Tuesday, 17 February 2015

A Forcan Windy Day

     Our decision on where to go today was made a lot easier after seeing Ken Applegate post a picture on twitter of the stunning Forcan Ridge bathed in sunshine yesterday. This was an option for some point this week and a route I have been meaning to climb for a while. We had a relatively early start and a drive round from Lochcarron to Glen Shiel. There had been fresh snow from yesterday or perhaps overnight down to around 650m, but we were greeted with lashings of rain as we put off getting out the car, thinking we’ll give it five more minutes to see if it stops. We started our approach to the ridge following the well defined path that contours it’s way up the hillside, spotting fresh foot prints in the snow, perhaps Ken’s from the previous day. 
Piers on the early sections of Forcan Ridge
Piers kicking steps up a section of firm snow
     It was still raining hard as we followed the tracks ahead until the lower sections of the ridge were in view. We spotted another team on the ridge just as it was entering the cloud, around an hour ahead of us, they must be their tracks we were following. We moved quickly up the the lower sections of the first slope weaving between the rocks making use of the lower grassed slopes. As we climbed higher onto the ridge, we undulated through and over little rock steps which provided much interest. The wind had picked up by this point, whipping across the ridge, buffeting against us as we hunched over the nearest rock or crouched down. 
Down climbing a short gully to avoid the abseil on Forcan Ridge
     The powder slowed our progress as it made our boots feel insecure on the slabby rocks and grassy ledges and the build-up made it hard to judge the depth or the solid ground which lay beneath.
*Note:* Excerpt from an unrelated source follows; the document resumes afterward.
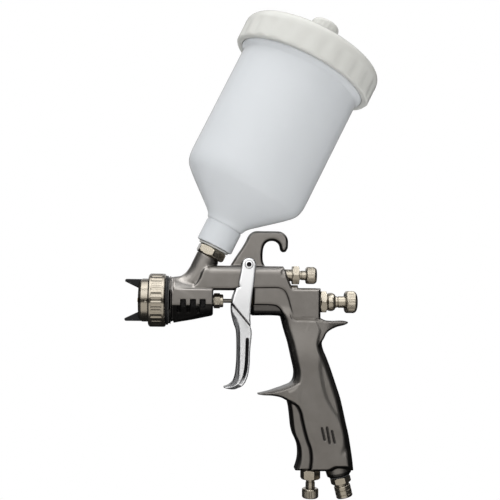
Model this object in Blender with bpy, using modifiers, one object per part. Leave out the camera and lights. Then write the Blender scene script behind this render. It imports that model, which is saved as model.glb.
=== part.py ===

Occasionally the ridge narrowed from rocky blocks to narrow snow ridges which didn’t look too stable and we quickly moved across these, timing our dash with a break in the gusting wind. Soon we reached the abseil, which I had read about in the guide, however it didn’t specify its length and said it would be possible to down climb. After a look down the line this wasn’t really an option and we opted to put on our crampons and down climb a short gully and traversed around the buttress to rejoin the ridge. 
He is walking on a snow ridge, honest.

     With the perceived crux passed, we continued through the cloud taking each difficulty in our stride, but the ridge kept on giving as the next section revealed itself when we approached. Steadily we reached the upper sections and the the ridge began to broaden and ease off as we neared the saddle and the trig point summit. From here the climbing was over, map and compass out as we discussed legs to take us off the summit. We descended through the cloud down a snow slope before following our next bearing to reach a bealach, avoiding dropping into the wrong glen far from the car. Making the bealach we tracked down the valley, dropping out of the snow-line and into the bogs beneath, following a stream back down towards the car and back into the rain. There had been a thaw through the day, with rain falling at around 900m and the snow on descent from the summit feeling relatively slushy. The fresh snow from the previous day had gone completely as we looked back up from the glen. Fingers crossed that the forecast rain and warm air leaves some snow in the North West for the rest of the week.